None of the official studies (including the Garnaut Report, Treasury’s modelling, the Green Paper, the White Paper, or the Regulation Impact Statement that accompanies the CPRS legislation) have assessed the Government’s actual policy, which aims for a minimum 5 per cent unilateral reduction in emissions on 2000 levels by 2020. This unilateral policy scenario was not even considered, let alone modelled in detail, in any of the aforementioned publications. 

It is not as if the tools to undertake such an analysis do not exist. Cost benefit analysis is a collection of analytical methods that the economics profession has developed over a period of more than 70 years to examine precisely these kinds of policies. The Department of Finance’s Handbook of Cost-Benefit Analysis provides a great deal of guidance on when and how those tools should be used, and the Office of Best Practice Regulation’s Best Practice Regulation Handbook sets out an analytical framework for assessing regulations like the proposed emissions trading scheme. 
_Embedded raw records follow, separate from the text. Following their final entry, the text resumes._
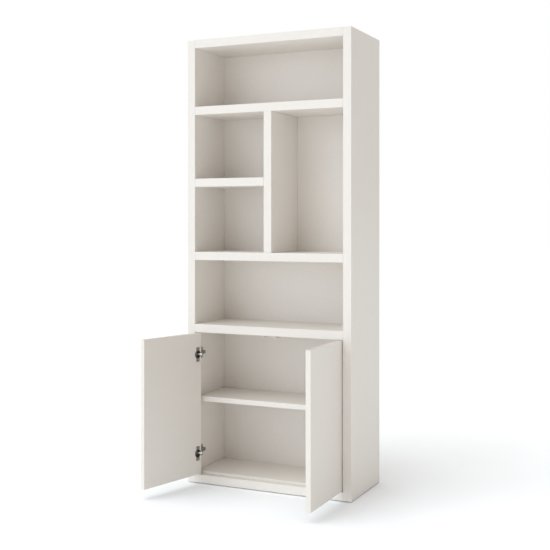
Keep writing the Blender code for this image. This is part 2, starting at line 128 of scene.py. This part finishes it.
# ---------------------------------------------------------------- materials
class Nodes:
    """A short way to build one material's node tree."""

    def __init__(self, name):
        self.material = bpy.data.materials.new(name)
        self.material.use_nodes = True
        self.tree = self.material.node_tree
        self.shader = self.tree.nodes["Principled BSDF"]
        self.place = self.new("ShaderNodeTexCoord").outputs["Object"]

    def new(self, kind, **settings):
        node = self.tree.nodes.new(kind)
        for key, value in settings.items():
            setattr(node, key, value)
        return node

    def join(self, source, target):
        self.tree.links.new(source, target)

    def noise(self, scale, detail=4.0, roughness=0.55, stretch=(1, 1, 1)):
        mapping = self.new("ShaderNodeMapping")
        mapping.inputs["Scale"].default_value = stretch
        self.join(self.place, mapping.inputs["Vector"])
        noise = self.new("ShaderNodeTexNoise")
        noise.inputs["Scale"].default_value = scale
        noise.inputs["Detail"].default_value = detail
        noise.inputs["Roughness"].default_value = roughness
        self.join(mapping.outputs["Vector"], noise.inputs["Vector"])
        return noise.outputs["Fac"]

    def ramp(self, value, stops):
        """A colour for each value, from (position, colour) stops."""
        ramp = self.new("ShaderNodeValToRGB")
        elements = ramp.color_ramp.elements
        for element, (position, colour) in zip(elements, stops):
            element.position = position
            element.color = (*colour, 1.0)
        self.join(value, ramp.inputs["Fac"])
        return ramp.outputs["Color"]

    def spread(self, value, low, high, from_low=0.3, from_high=0.7):
        """Stretch the part of a value between from_low and from_high over low to high."""
        mapped = self.new("ShaderNodeMapRange")
        limits = {"From Min": from_low, "From Max": from_high, "To Min": low, "To Max": high}
        for key, number in limits.items():
            mapped.inputs[key].default_value = number
        self.join(value, mapped.inputs["Value"])
        return mapped.outputs["Result"]

    def multiply(self, first, second):
        mix = self.new("ShaderNodeMix", data_type="RGBA", blend_type="MULTIPLY")
        mix.inputs[MIX_FACTOR].default_value = 1.0
        self.join(first, mix.inputs[MIX_FIRST])
        self.join(second, mix.inputs[MIX_SECOND])
        return mix.outputs[MIX_RESULT]

    def tint(self, amount, first, colour):
        """Move a colour towards a fixed one where amount is high."""
        mix = self.new("ShaderNodeMix", data_type="RGBA", blend_type="MIX")
        self.join(amount, mix.inputs[MIX_FACTOR])
        self.join(first, mix.inputs[MIX_FIRST])
        mix.inputs[MIX_SECOND].default_value = (*colour, 1.0)
        return mix.outputs[MIX_RESULT]

    def bump(self, height, distance, strength, below=None):
        bump = self.new("ShaderNodeBump")
        bump.inputs["Distance"].default_value = distance
        bump.inputs["Strength"].default_value = strength
        self.join(height, bump.inputs["Height"])
        if below is not None:
            self.join(below, bump.inputs["Normal"])
        return bump.outputs["Normal"]

    def edge_highlight_mask(self, radius):
        """0 on flat faces, rising to 1 on the rounded edges, where the lacquer gets a painted
        highlight.
        """
        bevel = self.new("ShaderNodeBevel", samples=6)
        bevel.inputs["Radius"].default_value = radius
        flat = self.new("ShaderNodeNewGeometry").outputs["Normal"]
        dot = self.new("ShaderNodeVectorMath", operation="DOT_PRODUCT")
        self.join(bevel.outputs["Normal"], dot.inputs[0])
        self.join(flat, dot.inputs[1])
        return self.spread(dot.outputs["Value"], 1.0, 0.0, from_low=EDGE_DOT, from_high=FLAT_DOT)

    def finish(self, colour, roughness, normal):
        self.join(colour, self.shader.inputs["Base Color"])
        self.join(roughness, self.shader.inputs["Roughness"])
        self.join(normal, self.shader.inputs["Normal"])
        return self.material


def lacquer(name, tones, grain):
    """Sprayed satin lacquer: faint drift and mottle, fine orange peel, and a painted highlight
    that lightens the edges.
    """
    light, dark = tones
    m = Nodes(name)
    drift = m.ramp(m.noise(scale=2.2, detail=3.0), [(0.30, dark), (0.70, light)])
    mottle_stops = [(0.35, (0.982, 0.981, 0.979)), (0.65, (1.0, 1.0, 1.0))]
    mottle = m.ramp(m.noise(scale=85.0, detail=5.0), mottle_stops)
    colour = m.multiply(drift, mottle)
    # Painted highlight: the colour is lightened towards a brighter white along the rounded edges
    colour = m.tint(m.edge_highlight_mask(EDGE_HIGHLIGHT_RADIUS), colour, [1.03 * channel for channel in light])
    roughness = m.spread(m.noise(scale=14.0, detail=6.0, roughness=0.6), low=0.36, high=0.48)
    peel_noise = m.noise(scale=900.0, detail=2.0)
    peel = m.bump(peel_noise, distance=0.05 * MM, strength=0.10 * grain)
    wave_noise = m.noise(scale=130.0, detail=2.0)
    waves = m.bump(wave_noise, distance=0.12 * MM, strength=0.04 * grain, below=peel)
    m.shader.inputs["Specular IOR Level"].default_value = 0.42
    m.shader.inputs["Coat Weight"].default_value = 0.06
    m.shader.inputs["Coat Roughness"].default_value = 0.22
    return m.finish(colour, roughness, waves)


def nickel(name, tone, packing):
    """Nickel-plated steel with faint lines, dull patches and a slightly uneven tone."""
    m = Nodes(name)
    dark = tuple(0.88 * channel for channel in tone)
    colour = m.ramp(m.noise(scale=220.0), [(0.30, dark), (0.70, tone)])
    lines = m.noise(scale=700.0, detail=3.0, roughness=0.5, stretch=packing)
    roughness = m.spread(m.noise(scale=240.0, detail=5.0), low=0.20, high=0.38)
    m.shader.inputs["Metallic"].default_value = 1.0
    return m.finish(colour, roughness, m.bump(lines, distance=0.03 * MM, strength=0.25))


def moulded(name, tones):
    """Moulded plastic with a fine spark-eroded grain."""
    light, dark = tones
    m = Nodes(name)
    colour = m.ramp(m.noise(scale=60.0), [(0.3, dark), (0.7, light)])
    roughness = m.spread(m.noise(scale=400.0), low=0.46, high=0.62)
    grain = m.noise(scale=2600.0, detail=2.0)
    return m.finish(colour, roughness, m.bump(grain, distance=0.04 * MM, strength=0.35))


def floor_paint(name, tones):
    """The studio floor: near white and very smooth."""
    light, dark = tones
    m = Nodes(name)
    colour = m.ramp(m.noise(scale=1.5, detail=2.0), [(0.3, dark), (0.7, light)])
    roughness = m.spread(m.noise(scale=6.0), low=0.62, high=0.70)
    unevenness = m.noise(scale=40.0)
    return m.finish(colour, roughness, m.bump(unevenness, distance=0.1 * MM, strength=0.05))


WHITE = lacquer("white_lacquer", CASE_TONES, CASE_GRAIN)
DOOR_WHITE = lacquer("door_lacquer", CASE_TONES, DOOR_GRAIN)
BACK_WHITE = lacquer("back_lacquer", BACK_TONES, BACK_GRAIN)
# Hinge plate and cup materials carry painted shade, the link material a painted highlight
NICKEL_PAINTED_SHADE = nickel("nickel_plate_painted_shade", PLATE_SHADED_TONE, LINES_PACKED_UP)
CUP_NICKEL_PAINTED_SHADE = nickel("cup_nickel_painted_shade", CUP_SHADED_TONE, LINES_PACKED_UP)
LINK_NICKEL_PAINTED_HIGHLIGHT = nickel("nickel_painted_highlight", LINK_HIGHLIGHT_TONE, LINES_PACKED_ACROSS)
SCREW_STEEL = nickel("screw_nickel", SCREW_TONE, LINES_EVEN)
WHITE_PLASTIC = moulded("white_plastic", WHITE_PLASTIC_TONES)
GLIDE_PLASTIC = moulded("glide_plastic", GLIDE_TONES)


# ---------------------------------------------------------------- finishes of the CAD nodes
# The first start that a node's name has decides. Every other node is case lacquer.
FINISHES = (
    ("door_", DOOR_WHITE),
    ("back_panel", BACK_WHITE),
    # hinge link: painted highlight; hinge cup and hinge plate: painted shade
    ("hinge_link", LINK_NICKEL_PAINTED_HIGHLIGHT),
    ("hinge_cup", CUP_NICKEL_PAINTED_SHADE),
    ("hinge_", NICKEL_PAINTED_SHADE),
    ("shelf_pin", SCREW_STEEL),
    ("floor_glide", GLIDE_PLASTIC),
    ("push_latch", WHITE_PLASTIC),
    ("latch_plunger", WHITE_PLASTIC),
    ("cup_screw", SCREW_STEEL),
    ("plate_screw", SCREW_STEEL),
)


def finish_for(node):
    for start, material in FINISHES:
        if node.startswith(start):
            return material
    return WHITE


for node, obj in frame["nodes"].items():
    obj.data.materials.clear()
    obj.data.materials.append(finish_for(node))


# ---------------------------------------------------------------- screws with a cross recess
def as_object(bm, name):
    bmesh.ops.recalc_face_normals(bm, faces=bm.faces)
    mesh = bpy.data.meshes.new(name)
    bm.to_mesh(mesh)
    bm.free()
    obj = bpy.data.objects.new(name, mesh)
    bpy.context.scene.collection.objects.link(obj)
    return obj


def lathe(name, profile, sides):
    """A closed solid of revolution about Z from (radius, height) pairs, both ends on the axis."""
    bm = bmesh.new()
    rings = []
    for radius, height in profile:
        count = sides if radius > 0 else 1
        turns = [2 * math.pi * k / sides for k in range(count)]
        ring = [(radius * math.cos(turn), radius * math.sin(turn), height) for turn in turns]
        rings.append([bm.verts.new(point) for point in ring])
    for ring, above in zip(rings, rings[1:]):
        for k in range(sides):
            corners = [ring[k % len(ring)], ring[(k + 1) % len(ring)],
                       above[(k + 1) % len(above)], above[k % len(above)]]
            bm.faces.new(list(dict.fromkeys(corners)))
    return as_object(bm, name)


def cross_cutter(name, width, length, depth, top):
    """A cross-shaped plug that cuts a driver's recess into a head."""
    half, reach = width / 2, length / 2
    quarter = [(reach, -half), (reach, half), (half, half)]
    outline = []
    for _ in range(4):
        outline += quarter
        quarter = [(-y, x) for x, y in quarter]
    floor_level, mouth_level = top - depth, top + depth * RECESS_OVERSHOOT
    bm = bmesh.new()
    low = [bm.verts.new((x * RECESS_FLOOR_SCALE, y * RECESS_FLOOR_SCALE, floor_level))
           for x, y in outline]
    high = [bm.verts.new((x * RECESS_MOUTH_SCALE, y * RECESS_MOUTH_SCALE, mouth_level))
            for x, y in outline]
    bm.faces.new(low)
    bm.faces.new(high)
    for k in range(len(outline)):
        after = (k + 1) % len(outline)
        bm.faces.new((low[k], low[after], high[after], high[k]))
    return as_object(bm, name)


def pan_screw():
    """A pan-head screw along -Z, head up, with its seat at the origin."""
    profile = [(0.0, -SCREW_LENGTH), (TAPER_RADIUS, -TAPER_DEPTH), (SHANK_RADIUS, 0.0),
               (HEAD_RADIUS, 0.0), (HEAD_RADIUS, HEAD_RIM)]
    for k in range(1, DOME_STEPS):
        turn = math.pi / 2 * k / DOME_STEPS
        height = HEAD_RIM + (HEAD_HEIGHT - HEAD_RIM) * math.sin(turn)
        profile.append((HEAD_RADIUS * math.cos(turn), height))
    profile.append((0.0, HEAD_HEIGHT))
    body = lathe("screw_body", profile, SCREW_SIDES)
    cutter = cross_cutter("screw_cross", RECESS_WIDTH, RECESS_LENGTH, RECESS_DEPTH, HEAD_HEIGHT)
    cut = body.modifiers.new("Recess", "BOOLEAN")
    cut.object = cutter
    graph = bpy.context.evaluated_depsgraph_get()
    mesh = bpy.data.meshes.new_from_object(body.evaluated_get(graph))
    mesh.shade_smooth()
    mesh.set_sharp_from_angle(angle=SMOOTH_BELOW)
    for scratch in (body, cutter):
        bpy.data.objects.remove(scratch, do_unlink=True)
    return mesh


def screw_axis(node):
    """The head's direction and seat, from the CAD screw's own vertices."""
    points = [vertex.co for vertex in frame["nodes"][node].data.vertices]
    centre = sum(points, Vector()) / len(points)
    tip = max(points, key=lambda point: (point - centre).length)
    head = [point for point in points if (point - tip).length > HEAD_FROM_TIP]
    outward = (sum(head, Vector()) / len(head) - tip).normalized()
    crown = max(point.dot(outward) for point in points)
    seat = tip + outward * (crown - tip.dot(outward) - HEAD_HEIGHT)
    return outward, seat


def add_screws():
    mesh = pan_screw()
    mesh.materials.append(SCREW_STEEL)
    bpy.context.view_layer.update()
    screws = [node for node in frame["nodes"] if "_screw_" in node]
    for number, node in enumerate(sorted(screws)):
        outward, seat = screw_axis(node)
        obj = bpy.data.objects.new(f"cross_{node}", mesh)
        bpy.context.scene.collection.objects.link(obj)
        lean = Vector((0, 0, 1)).rotation_difference(outward).to_matrix().to_4x4()
        spin = Matrix.Rotation(TURN_PER_SCREW * number, 4, "Z")
        obj.matrix_world = Matrix.Translation(seat) @ lean @ spin
        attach(obj, frame["nodes"][node]["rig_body"])
        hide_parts(node)


add_screws()


# ---------------------------------------------------------------- stage, light and camera
def add_floor():
    bm = bmesh.new()
    bmesh.ops.create_grid(bm, x_segments=FLOOR_SEGMENTS, y_segments=FLOOR_SEGMENTS,
                          size=FLOOR_HALF_SIZE)
    floor = as_object(bm, "studio_floor")
    floor.data.materials.append(floor_paint("floor_paint", FLOOR_TONES))
    return floor


def add_world():
    """A warm even sky that lights the part, and a plain white backdrop that the camera sees."""
    world = bpy.data.worlds.new("studio")
    bpy.context.scene.world = world
    world.use_nodes = True
    tree = world.node_tree
    sky = tree.nodes["Background"]
    sky.inputs["Color"].default_value = SKY_COLOUR
    sky.inputs["Strength"].default_value = SKY_STRENGTH
    seen = tree.nodes.new("ShaderNodeBackground")
    seen.inputs["Color"].default_value = BACKDROP_COLOUR
    seen.inputs["Strength"].default_value = BACKDROP_STRENGTH
    paths = tree.nodes.new("ShaderNodeLightPath")
    mix = tree.nodes.new("ShaderNodeMixShader")
    tree.links.new(paths.outputs["Is Camera Ray"], mix.inputs[0])
    tree.links.new(sky.outputs[0], mix.inputs[1])
    tree.links.new(seen.outputs[0], mix.inputs[2])
    tree.links.new(mix.outputs[0], tree.nodes["World Output"].inputs["Surface"])


def add_sun(name, towards, strength, softness, colour):
    """A sun shining towards a direction, its disc softness degrees across."""
    light = bpy.data.lights.new(name, "SUN")
    light.energy = strength
    light.angle = math.radians(softness)
    light.color = colour
    obj = bpy.data.objects.new(name, light)
    bpy.context.scene.collection.objects.link(obj)
    obj.rotation_mode = "QUATERNION"
    obj.rotation_quaternion = Vector(towards).to_track_quat("-Z", "Y")
    return obj


def light_only(light, receiver):
    """Let a light fall on one object and on nothing else."""
    group = bpy.data.collections.new(f"lit_by_{light.name}")
    group.objects.link(receiver)
    light.light_linking.receiver_collection = group


def add_lights(floor):
    """Light from above and from the front left, and one light that whitens only the floor."""
    add_sun("top_light", towards=(0.35, 0.45, -0.90), strength=0.98, softness=50.0,
            colour=(0.93, 1.0, 1.0))
    add_sun("front_light", towards=(0.50, 0.85, -0.20), strength=0.79, softness=50.0,
            colour=(0.80, 0.88, 1.00))
    floor_light = add_sun("floor_light", towards=(0.08, 0.08, -1.00), strength=1.84,
                          softness=65.0, colour=(1.00, 0.99, 0.98))
    light_only(floor_light, floor)


def add_camera():
    data = bpy.data.cameras.new("camera")
    data.sensor_width = SENSOR_WIDTH
    data.lens = LENS
    data.shift_y = SHIFT_UP
    camera = bpy.data.objects.new("camera", data)
    bpy.context.scene.collection.objects.link(camera)
    camera.location = CAMERA_PLACE
    camera.rotation_euler = (CAMERA_TILT, 0, CAMERA_TURN)
    bpy.context.scene.camera = camera


floor = add_floor()
add_world()
add_lights(floor)
add_camera()
bpy.context.scene.view_settings.view_transform = "Standard"
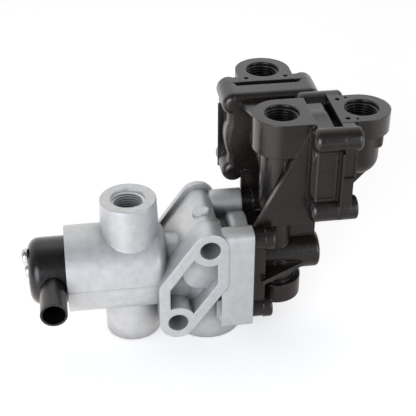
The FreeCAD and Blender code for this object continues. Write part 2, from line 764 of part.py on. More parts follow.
def module_rims():
    inner = MODULE_HALF - MODULE_WALL
    outer = MODULE_HALF + MODULE_BOSS_R + MODULE_RIM_PROUD
    top = MODULE_HALF - MODULE_BOSS_R + 1.0
    low = -MODULE_HALF - MODULE_RIM_END
    return [
        box(-MODULE_RIM, 0, -outer, -inner, low, top),
        box(-MODULE_RIM, 0, inner, outer, low, top),
        box(-MODULE_RIM, 0, -MODULE_HALF, MODULE_HALF, -outer, -inner),
    ]


def low_ledge():
    # Lower ledge that stops short of the far boss
    top = PORT_TOP - MODULE_Z - LOW_LEDGE_DROP
    ledge = box(-MODULE_DEPTH, MODULE_DRUM_END, -MODULE_HALF, LOW_LEDGE_FAR, MODULE_HALF - MODULE_WALL, top)

    def is_rounded(edge):
        at_end = edge.BoundBox.XMin > MODULE_DRUM_END - TOUCH
        at_far = edge.BoundBox.YMin > LOW_LEDGE_FAR - TOUCH
        return edge.BoundBox.ZMin > top - TOUCH and (at_end or at_far)

    return round_edges(ledge, LEDGE_ROUND, is_rounded)


def high_ledge():
    left = -MODULE_DEPTH
    top = PORT_TOP - MODULE_Z - LEVEL_STEP
    ledge = box(left, LEDGE_END, -MODULE_HALF, MODULE_HALF, MODULE_HALF - MODULE_WALL, top)
    return round_edges(ledge, LEDGE_ROUND, lambda e: e.BoundBox.YLength > 1
                       and e.BoundBox.XMax < left + TOUCH and e.BoundBox.ZMin > top - TOUCH)


def module_shell(reach):
    left = -MODULE_DEPTH
    shapes = [module_drum(), along_x(MODULE_BORE_R + MODULE_BORE_WALL, left, 0, 0, 0)]
    shapes.append(along_x(MODULE_PIPE_R, -reach, left + 1, 0, 0))
    for y, z in module_places():
        shapes.append(round_end(along_x(MODULE_BOSS_R, left, 0, y, z), MODULE_BOSS_ROUND, left))
    return shapes + module_walls() + module_rims()


def module_cuts(reach):
    cuts = [along_x(MODULE_BORE_R, -MODULE_BORE_DEPTH, 1, 0, 0), along_x(TRUNK_BORE_R, -reach, 0, 0, 0)]
    hole_left = COVER_BOSS - SINK_DEPTH - COVER_SCREW_LENGTH - DRILL_EXTRA
    for y, z in module_places():
        cuts.append(along_x(BIG_SCREW_R + SCREW_GAP, hole_left, 1, y, z))
    return cuts


def port_plate(centre_x, centre_y, flat, bottom, top, turn):
    # Half round to one side, square with a flat face to the other
    round_part = Part.makeCylinder(PORT_R, top - bottom, V(0, 0, bottom), V(0, 0, 1), 180)
    round_part.rotate(V(0, 0, 0), V(0, 0, 1), 90)
    plate = round_part.fuse(box(0, flat, -PORT_R, PORT_R, bottom, top)).removeSplitter()
    plate.rotate(V(0, 0, 0), V(0, 0, 1), turn)
    plate.translate(V(centre_x, centre_y, 0))
    return plate


def cover_plates():
    strip_top = PORT_TOP - MODULE_Z - LEVEL_STEP
    pocket_top = MODULE_HALF - MODULE_BOSS_R - COVER_LIP / 2
    upper = box(0, COVER_PLATE, -COVER_SIDE, COVER_SIDE, 0, MODULE_HALF)
    pocket = box(-1, COVER_PLATE - COVER_LIP, -COVER_SIDE - 1, COVER_POCKET - COVER_SIDE, -1, pocket_top)
    return [
        upper.cut(pocket),
        box(0, COVER_LOWER_PLATE, -COVER_SIDE, COVER_SIDE, -MODULE_HALF, 0),
        box(0, COVER_LOWER_PLATE, -MODULE_HALF, MODULE_HALF, -COVER_SIDE, 0),
        box(0, COVER_PLATE, -MODULE_HALF, MODULE_HALF, 0, strip_top),
    ]


def cover_solid():
    port_top = PORT_TOP - MODULE_Z
    shapes = cover_plates()
    for y, z in module_places():
        boss = along_x(MODULE_BOSS_R, 0, COVER_BOSS, y, z)
        rounding = COVER_BOSS_ROUND if z > 0 else COVER_LOW_BOSS_ROUND
        shapes.append(round_end(boss, rounding, COVER_BOSS))
    elbow = V(COVER_PORT_X, 0, 0)
    shapes.append(along_x(COVER_NECK_R, 0, COVER_PORT_X, 0, 0))
    shapes.append(Part.makeSphere(COVER_NECK_R, elbow))
    shapes.append(along_z(COVER_NECK_R, 0, port_top - 1, COVER_PORT_X, 0))
    band_top = port_top - COVER_PORT_HEIGHT
    band_end = COVER_PORT_X + COVER_BAND_R
    band = box(0, band_end, -COVER_BAND_HALF, COVER_BAND_HALF, band_top - COVER_BAND_HEIGHT, band_top)
    shapes.append(round_edges(band, COVER_BAND_ROUND, lambda e: abs(e.BoundBox.XMin - band_end) < TOUCH))
    shapes.append(port_plate(COVER_PORT_X, 0, COVER_PORT_X, band_top, port_top, 180))
    low = (COVER_PORT_X + COVER_RIB_LOW[0], COVER_RIB_LOW[1])
    high = (COVER_PORT_X + COVER_RIB_HIGH[0], COVER_RIB_HIGH[1])
    root = COVER_LOWER_PLATE - 1
    outline = [(root, low[1]), low, high, (COVER_PORT_X, 0), (root, 0)]
    shapes.append(prism_y(outline, -RIB_THICK / 2, RIB_THICK / 2))
    return joined(shapes)


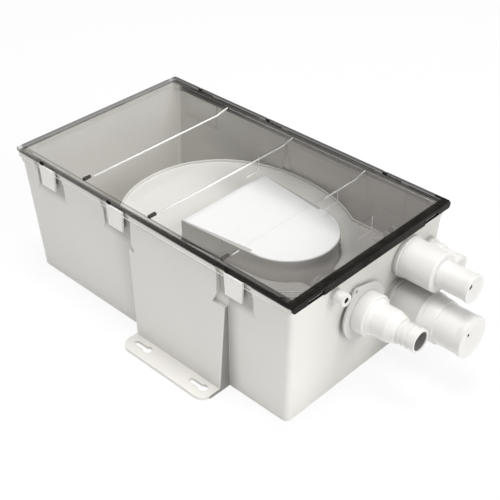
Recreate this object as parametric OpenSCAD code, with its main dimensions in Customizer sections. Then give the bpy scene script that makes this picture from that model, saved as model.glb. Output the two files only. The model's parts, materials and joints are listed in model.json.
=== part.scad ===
// Shower sump pump: a tub that collects shower water, with a float-switched pump under a clear lid.
// The origin is the centre of the tub's underside, +X points to the ports and +Z is up. Millimetres.

/* [Sump box] */
// Length of the lid, which sets the length of the box
lid_l = 340; // [334:1:352]
// Width of the lid, which sets the width of the box
lid_w = 199.2; // [197:0.2:206]
// Height of the lid's top above the underside
total_h = 129.4; // [128:0.2:136]
// Thickness of the box's walls
wall_t = 2.5; // [2:0.1:3]
// Thickness of the box's floor
floor_t = 3; // [2.4:0.1:4]
// How far each end wall leans out between floor and rim
end_lean = 7.4; // [5:0.2:8.6]
// How far each side wall leans out between floor and rim
side_lean = 5; // [3.6:0.2:6]
// Radius of the box's upright corners
corner_r = 5; // [3:0.5:7]

/* [Side bulges and feet] */
// Length of a side bulge at the floor
bulge_l = 106; // [100:1:110]
// How far a side bulge stands out of the wall at the floor
bulge_out = 11.8; // [10:0.2:13]
// Width of a foot flange
foot_w = 20; // [18:0.5:24]
// Thickness of a foot flange
foot_t = 3; // [2.4:0.1:4]
// Distance between the two keyholes of a foot
keyhole_pitch = 70; // [64:1:74]
// Radius of a keyhole's round end
keyhole_r = 4.2; // [3.6:0.1:5]
// Radius of a keyhole's narrow end
keyhole_slot_r = 2.4; // [2:0.1:2.8]

/* [Lid] */
// Thickness of the lid's plate
lid_t = 2.4; // [2:0.1:3]
// Thickness of the seal under the lid's edge
seal_t = 1; // [0.8:0.1:1.4]
// Distance between the lid's cross ribs
rib_gap = 86; // [82:1:88]
// Depth of the lid's cross ribs
rib_depth = 3; // [2:0.2:4]
// Depth of the skirt at the lid's port end, below its top
skirt_depth = 7.6; // [7:0.2:8.6]

/* [Snap clips] */
// Width of a clip at its top
clip_w = 20; // [18:0.5:22]
// Width of a clip at its foot
clip_foot_w = 16.5; // [15:0.5:18]
// Thickness of a clip
clip_t = 2.2; // [1.8:0.1:2.4]

/* [Discharge fitting] */
// Distance from the lid's far edge to the discharge's axis
discharge_in = 109.6; // [107:0.2:112]
// Distance from the lid's top down to the discharge's axis
discharge_drop = 54.8; // [53.4:0.2:57]
// Diameter of the discharge bore
discharge_bore_d = 17; // [15:0.5:18]
// Diameter of the smooth step, for the larger hose
discharge_step_d = 28.6; // [26:0.2:30]
// Diameter at the tip, for the smaller hose
discharge_tip_d = 20.6; // [20:0.2:22]

/* [Inlet fittings] */
// Hose diameter of the large inlet
large_d = 38.1; // [36:0.1:39]
// Hose diameter of the medium inlet
medium_d = 25.4; // [24:0.1:26.5]
// Hose diameter of the small inlet
small_d = 19; // [18:0.1:20]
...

These publications, together with many others, outline the basic methodology of cost benefit analysis: (i) set out the broad range of policy options; (ii) assess and set out, to the greatest extent possible, the present value of the full expected incremental economic costs and benefits of each policy option (that is, costs and benefits relative to a baseline of no policy change), (iii) examine the risks and sensitivities involved in these costs and benefits, and (iv) recommend the policy option that has the greatest expected net benefit in present value terms. None of the aforementioned studies followed this basic methodology, and thus none of them comply with basic standards of cost benefit analysis that are widely practiced throughout the economics profession. 

So what are the incremental costs and benefits of the Government’s policy? The incremental economic costs are likely to be non-trivial. For example, Treasury’s modelling, which examined various scenarios including a 5 per cent cut (but only in the context of similar action taken by developed countries, with developing economies coming on board between 2015 and 2025), shows that Australian living standards (as measured by GDP) will be lower than they otherwise would be for every year that the emissions trading scheme is in place. That is, the incremental effect of the CPRS will be to reduce our living standards below what they would otherwise be for each and every year into the future. 

If these future costs are discounted back to today’s dollars and added up over all the years of the scheme, they represent a sizeable cost – they are of the order of the value of our entire current GDP. Table 1 below presents a range of discounted present values of the GDP costs, where the range varies according to the discount rate chosen (between 5 and 0 per cent in Table 1 –note the Garnaut Report uses discount rates of 1.35 and 2.65 per cent). The Government’s planned unilateral emissions reductions (which Treasury has not costed) will likely have much greater incremental costs.  Thus, the costs in Table 1 are likely to represent a lower bound on the incremental costs of the Government’s proposed scheme. 

Table 1: Ranges of present value of Australia’s GDP loss (relative to baseline) under each mitigation scenario

5 per cent emissions reduction

15 per cent emissions reduction

Range of Present Value of Economic Costs

$0.5 trillion to $1.9 trillion

$0.67 trillion to $2.47 trillion

Data Sources: Commonwealth of Australia (2008a) and Concept Economics (2009), Table 4, page 56. 

Treasury’s modelling also shows[1] that if the rest of the world reduces its emissions whilst Australia does not, by 2050 our Gross National Product (GNP) will be only 0.6 per cent lower than the baseline scenario, which is far less than the estimated 3.2-5.2 per cent annual GNP costs under the Government’s policies. In other words, Treasury’s analysis shows that Australia will be better off not reducing emissions, even if the rest of the world does. 

What about the other side of the cost-benefit ledger? Avoiding any costs of climate change that can be demonstrated would certainly count as an economic benefit to Australia, but the key point is that these benefits will not be achieved by the Government’s emissions trading scheme. Australia’s emissions reductions can have no significant impact on global emissions or global climate. Therefore, the incremental benefits to Australia of the Government’s policy are zero. 

The Government’s policy will have large incremental costs and negligible incremental benefits for Australia. This means that the expected net incremental benefits of the Government’s policy are negative, and from a cost-benefit point of view, the Government’s policy should be rejected. 


References:

Australian Government (2007) Best Practice Regulation Handbook, Canberra.

Commonwealth of Australia (2006) Handbook of Cost Benefit Analysis, January 2006.

Commonwealth of Australia (2008a) Australia’s Low Pollution Future: The Economics of Climate Change Mitigation, Canberra.

Commonwealth of Australia (2008b) Carbon Pollution Reduction Scheme: Green Paper, Canberra.

Commonwealth of Australia (2008c) Carbon Pollution Reduction Scheme: Australia’s Low Pollution Future (White Paper), Canberra.

Concept Economics (2009) Peer Review of the Treasury Modelling of the Economic Impacts of Reducing Emissions

Garnaut, R. (2008) The Garnaut Climate Change Review, Cambridge: Cambridge University Press.

Parliament of the Commonwealth of Australia (2009) Carbon Pollution Reduction Scheme Bill 2009: Regulation Impact Statement, Canberra.


Dr Alex Robson is a Senior Economist at Concept Economics in Canberra, and is a Visiting Fellow at the Crawford  School of Economics and Government at the Australian National University. He holds a PhD in Economics from the University of California, Irvine.




[1] See Commonwealth of Australia (2008a), page 154.